What this is: color matching a picture using another photo reference is the process of adjusting the colors, exposure, and tonal balance of a target image so its look, mood, and color relationships match a reference image. It matters because consistent color across images—product photos, portraits, or a social feed—conveys professional polish, preserves skin tones, and makes visual storytelling coherent.

TL;DR

  • Color matching from a photo means adjusting white balance, exposure, contrast, and color channels so two images share the same perceived color and mood.
  • A reliable workflow: use RAW files → match exposure and white balance → align contrast and saturation → refine with selective HSL or curves → create/export a LUT or preset for reuse.

Key takeaways

  • Always work from RAW or a 16-bit file and a wide color space (Adobe RGB or ProPhoto) when possible to avoid banding and preserve headroom.
  • Use a three-stage approach: global match (exposure + white balance), tonal match (contrast + curves), then selective match (HSL, skin tones, masks).
  • Sample 3 points (shadow, midtone, highlight) or use vectorscope/Histogram to measure differences rather than relying solely on the eye.
  • When scale or dynamic range differs, prioritize mood and skin tones—exact pixel-for-pixel color is often impossible.
  • Export the final result as a LUT or preset to apply the same look across multiple images.

Why use a photo reference to color match?

Matching color from a picture matters when you need visual consistency across a series—product shots, social posts, editorial spreads, or before/after comparisons.
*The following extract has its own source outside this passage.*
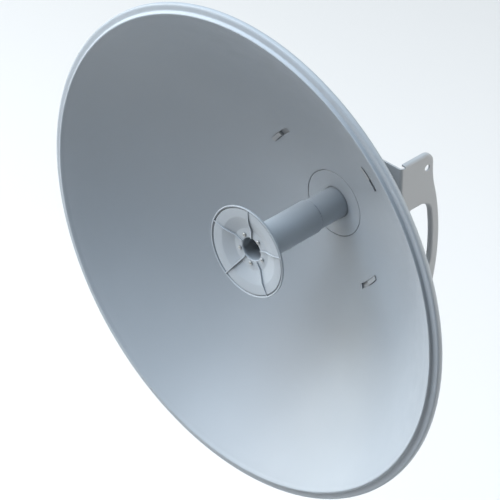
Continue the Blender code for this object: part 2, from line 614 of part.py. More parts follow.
def build():
    clear_scene()
    paint = material("light grey paint", (0.62, 0.66, 0.70), 0.45, 0.0)
    steel = material("galvanised steel", (0.56, 0.57, 0.58), 0.42, 0.9)
    plastic = material("light grey plastic", (0.60, 0.64, 0.68), 0.5, 0.0)
    cast = material("cast aluminium", (0.60, 0.61, 0.62), 0.5, 0.9)
    bracket_paint = material("bracket paint", (0.55, 0.57, 0.57), 0.5, 0.0)
    zinc = material("zinc plated fasteners", (0.66, 0.66, 0.64), 0.35, 1.0)
    brass = material("brass", (0.75, 0.58, 0.28), 0.3, 1.0)
    rubber = material("black rubber", (0.04, 0.04, 0.04), 0.8, 0.0)

    pole = empty("pole_axis", (0, 0, 0))
    azimuth = empty("azimuth_axis", (AZ_X, 0, 0), pole)
    elevation = empty("elevation_axis", (SIDE_X[0], 0, EL_Z), azimuth)
    dish = empty("dish_axis", DISH, elevation)

    reflector(paint, dish)
    reflector_centre(paint, dish)
    subreflector(plastic, dish)
    subreflector_screws(zinc, dish)
    tube("feed_sleeve", plastic, dish, SLEEVE_BORE_R, SLEEVE_R, SLEEVE_Y)
    seal = (SLEEVE_Y[1] + GAP, COLLAR_Y[0] - GAP)
    tube("sleeve_seal", rubber, dish, SLEEVE_BORE_R, COLLAR_R + 0.7, seal, 0.2)
    tube("feed_collar", plastic, dish, SLEEVE_BORE_R, COLLAR_R, (COLLAR_Y[0], HOUSING_Y[0] - GAP))
    waveguide(cast, dish)
    hub_plate(paint, dish)
    feed_housing(cast, dish)
    housing_cover(cast, dish)
    down, left = Matrix.Identity(4), Matrix.Rotation(math.pi / 2, 4, "Y")
    connector("connector_vertical", brass, dish, down)
    connector("connector_horizontal", brass, dish, left)
    probe("probe_vertical", brass, dish, down)
    probe("probe_horizontal", brass, dish, left)
    for index, (x, z) in enumerate(flange_points()):
        start = (x, HOUSING_Y[0] + FLANGE_T + GAP, z)
        bolt(f"housing_screw_{index + 1}", zinc, dish, start, (0, -1, 0), 2.4, 7.0, (4.2, 3.0))
    for index, (x, z) in enumerate(cover_points()):
        start = (x, HOUSING_Y[1] + COVER_T + 2 * GAP - COVER_SINK, z)
        bolt(f"cover_screw_{index + 1}", zinc, dish, start, (0, -1, 0), 1.4, 7.0, (COVER_HEAD_R, 1.5))
    dish_bracket(bracket_paint, dish)

    shift(side_plate(steel, elevation), elevation)
    y, z = CHEEK_HOLE[0] + DISH.y, CHEEK_HOLE[1]
    inside = DISH.x - CHEEK_X + PLATE + GAP
    for label, level in (("upper", z), ("lower", -z)):
        head = (SIDE_X[0] - GAP, y, level)
        tail = (inside, y, level)
        shift(bolt(f"cheek_bolt_{label}", zinc, elevation, head, (1, 0, 0), LOCK_R, 17.0), elevation)
        shift(nut(f"cheek_nut_{label}", zinc, elevation, tail, (1, 0, 0), LOCK_R), elevation)
    for label, level, radius in (("pivot", EL_Z, CLAMP_R), ("lock", EL_Z + EL_LOCK_R, LOCK_R)):
        head = (YOKE_X[0] - GAP, 0, level)
        tail = (SIDE_X[1] + GAP, 0, level)
        along = (1, 0, 0)
        shift(bolt(f"elevation_{label}_bolt", zinc, elevation, head, along, radius, 19.5), elevation)
        shift(nut(f"elevation_{label}_nut", zinc, elevation, tail, along, radius), elevation)

    shift(yoke(steel, azimuth), azimuth)
    top, bottom = SADDLE_LUG_Z[1] + GAP, -SADDLE_LUG_Z[1] - GAP
    down_z = (0, 0, -1)
    shift(bolt("azimuth_pivot_bolt", zinc, azimuth, (AZ_X, 0, top), down_z, CLAMP_R, 68.0), azimuth)
    shift(nut("azimuth_pivot_nut", zinc, azimuth, (AZ_X, 0, bottom), down_z, CLAMP_R), azimuth)
    spot = AZ_X + AZ_LOCK_R
    shift(bolt("azimuth_lock_bolt", zinc, azimuth, (spot, 0, top), down_z, LOCK_R, 17.0), azimuth)
    under = YOKE_LUG_Z[0] - GAP
    shift(nut("azimuth_lock_nut", zinc, azimuth, (spot, 0, under), down_z, LOCK_R), azimuth)

    saddle(steel, pole)
    back = POLE_R * math.sqrt(2) + V_WALL + BACK_PLATE + GAP
    for label, sign in (("upper", 1), ("lower", -1)):
        jaw(f"clamp_jaw_{label}", steel, pole, sign)
        for side, y in (("front", -CLAMP_Y), ("rear", CLAMP_Y)):
            head = (back, y, sign * CLAMP_Z)
            reach = back - CLAMP_END
            bolt(f"clamp_bolt_{label}_{side}", zinc, pole, head, (-1, 0, 0), CLAMP_R, reach)
            tail = (-back, y, sign * CLAMP_Z)
            nut(f"clamp_nut_{label}_{side}", zinc, pole, tail, (-1, 0, 0), CLAMP_R)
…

A reference photo contains concrete data about color temperature, saturation, contrast, and skin tone rendering that you can use as a measurable target instead of guessing.

Concrete rule: start by matching the reference’s white balance to within ~±200 K and exposure to within ~±0.3 EV for perceptual similarity. These are practical ranges that produce a close match without overfitting.

When to choose a reference photo vs. an automatic tool

  • Use a reference photo when you need a specific established look (brand, campaign, or sample image).
  • Use AI-assisted or automated color matching when you want speed, or when you don’t have a precise reference and need consistent suggestions across many images.
  • Combine both: apply an AI or automatic match first, then refine against the reference for final control.

Colorby AI note: Colorby AI offers an AI Color Match that can recommend a style automatically and lets users export results as LUTs for reuse. That workflow is useful when you want single-tap speed plus repeatable LUT output.

Prepare your images (short checklist)

  • Use RAW files when possible; if only JPEGs are available, work in the highest quality available.
  • Edit in a wide color space (Adobe RGB or ProPhoto RGB) and 16-bit depth to preserve color gradations.
  • Make sure both images are properly white-balanced (or at least have a neutral area to sample).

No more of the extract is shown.